First-principles calculations to investigate magnetic, electronic, mechanical and dynamical properties of the bimetallic M-Pt (M: Mn Co and Ni) alloys

Abstract

This work reports on the magnetic, electronic, mechanical and dynamical characteristics of the bulk L10 ordered M-Pt (M = Mn, Co and Ni) bimetallic alloys. All calculations were carried out using the first-principles approach within the Density Functional Theory (DFT) method and the Generalized Gradient Approximation (GGA) functional. The CASTEP simulation code as embedded in the Materials Studio software was employed to perform all the calculations. The calculated equilibrium cell volumes are more than 95 % in agreement with the experimental data. Moreover, MnPt and NiPt alloys were confirmed to be stable at 0 K, while CoPt is metastable which is in good accordance with the experimental phase stability diagrams. The magnetic spins and electronic density of states showed that the MnPt alloy is highly magnetic over the CoPt and NiPt.

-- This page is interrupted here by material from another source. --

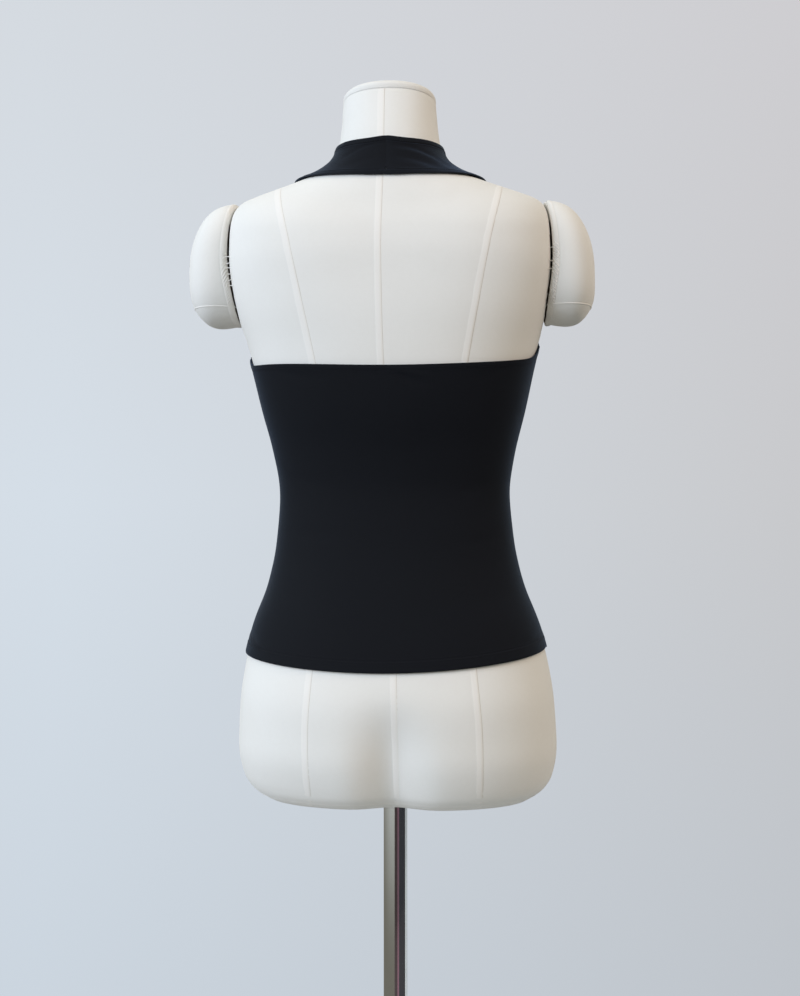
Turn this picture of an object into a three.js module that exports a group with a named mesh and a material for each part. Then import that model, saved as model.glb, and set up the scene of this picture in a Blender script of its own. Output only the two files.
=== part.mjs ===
// A black jersey halter neck top, worn by a limbless dress form on a chrome pole with a round base.
// Millimetres, +Z up. The origin is on the floor, on the pole's axis. The front faces -Y and the
// form's left side is +X. Heights in the tables are measured from the waist.
import * as THREE from "three";

// ---------------------------------------------------------------- driving dimensions
const WAIST_HEIGHT = 980; // waist above the floor
const CLOTH_CLEARANCE = 1.5; // air between the form and the cloth
const CLOTH_WALL = 1.4; // thickness of the jersey
const SEAM_GAP = 0.3; // between two pieces at a seam
const SEAT_GAP = 0.3; // between two hard pieces that bear on each other
const ARM_CAP_SEAT_GAP = 0.9; // between a shoulder cap and the form's side

const FORM_COLUMNS = 48;
const FORM_RING_SPACING = 27;
const FRONT_COLUMNS = 12; // from centre front to the side seam
const FRONT_STEPS_PER_SECTION = 2;
const BACK_COLUMNS = 24; // from side seam to side seam

const POLE_RADIUS = 12.5;
const POLE_SEGMENTS = 24;
const BASE_SEGMENTS = 48;
const BASE = { radius: 190, edge: 5, crown: 9, rimRound: 2 };
// The base's socket for the pole stands on a flared foot.
const SOCKET = {
  radius: 24,
  top: 62,
  rimRound: 2,
  footRadius: 38,
  flareRadius: 27,
  flareTop: 12,
  neckTop: 21,
};

// The form is a little out of true: its sections shift to its left above this level, and to its
// right below it, by this share of their height.
const LEAN = { share: 0.0133, level: -58 };

// Level: height of a section at the side. Front and back reach that height, or the one named here,
// so that the sections above the chest climb from the breastbone to the shoulder and the neck.
const FORM_SECTIONS = [
  { level: -324, side: 139, front: 74, frontLevel: -324, back: 84, backLevel: -324, square: 0.05 },
  { level: -315, side: 152.5, front: 84, frontLevel: -315, back: 97, backLevel: -315, square: 0.06 },
  { level: -299, side: 163.5, front: 90, frontLevel: -299, back: 106, backLevel: -299, square: 0.07 },
  { level: -270, side: 168.5, front: 94, frontLevel: -270, back: 114, backLevel: -270, square: 0.08 },
  { level: -224, side: 166.5, front: 97, frontLevel: -224, back: 116, backLevel: -224, square: 0.08 },
  { level: -180, side: 160, front: 100, frontLevel: -180, back: 109, backLevel: -180, square: 0.07 },
  { level: -141, side: 149.7, front: 100, frontLevel: -141, back: 98, backLevel: -141, square: 0.06 },
  { level: -100, side: 134, front: 96, frontLevel: -100, back: 85, backLevel: -100, square: 0.05 },
  { level: -55, side: 124.2, front: 90, frontLevel: -55, back: 73, backLevel: -55, square: 0.05 },
  { level: -2, side: 120, front: 86, frontLevel: -2, back: 67, backLevel: -2, square: 0.05 },
  { level: 38, side: 125.8, front: 89, frontLevel: 38, back: 72, backLevel: 38, square: 0.05 },
  { level: 85, side: 137.6, front: 97, frontLevel: 85, back: 83, backLevel: 85, square: 0.06 },
  { level: 143, side: 151, front: 104, frontLevel: 143, back: 92, backLevel: 143, square: 0.08 },
  { level: 196, side: 165.5, front: 97, frontLevel: 196, back: 97, backLevel: 196, square: 0.12 },
  { level: 242, side: 170.5, front: 86, frontLevel: 238, back: 98, backLevel: 240, square: 0.15 },
  { level: 271, side: 169.5, front: 76, frontLevel: 261, back: 95, backLevel: 264, square: 0.15 },
  { level: 293, side: 166, front: 69, frontLevel: 277, back: 90.5, backLevel: 280, square: 0.12 },
  { level: 304.5, side: 158, front: 64.5, frontLevel: 287, back: 86.5, backLevel: 291.5, square: 0.08 },
  { level: 314.5, side: 132, front: 60.5, frontLevel: 297, back: 82, backLevel: 305, square: 0.05 },
  { level: 323.5, side: 102, front: 57.5, frontLevel: 307.5, back: 76, backLevel: 319.5, square: 0.04 },
  { level: 332, side: 79.5, front: 55.5, frontLevel: 316, back: 70, backLevel: 331.5, square: 0.03 },
  { level: 342, side: 64.5, front: 54.5, frontLevel: 325, back: 64.5, backLevel: 344.5, square: 0.03 },
  { level: 352, side: 58, front: 54.5, frontLevel: 333, back: 61, backLevel: 354, square: 0.03 },
  { level: 363.5, side: 54.5, front: 55, frontLevel: 343, back: 58.5, backLevel: 364, square: 0.03 },
  { level: 385, side: 51.5, front: 57.5, frontLevel: 367, back: 50.5, backLevel: 387, square: 0.02 },
  { level: 412, side: 49.5, front: 63, frontLevel: 398.14, back: 37, backLevel: 420.14, square: 0.02 },
];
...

The magnetic spin values for MnPt, CoPt and NiPt are 4.04 μB, 2.52 μB and 0.98 μB, respectively. MnPt and NiPt alloys were predicted to be mechanically and dynamically stable at ambient conditions since the elastic constants satisfied the Born stability conditions and there were no negative vibrations along high symmetry lines of the Brillouin zone in the phonon dispersion spectra. The CoPt alloy was found to be mechanically and dynamically stable from 13 GPa. More importantly, all M-Pt systems were predicted to be highly anisotropic, suggesting strong uniaxial magneto-crystalline anisotropy, making them very desirable in spintronic devices and magnetic recording devices.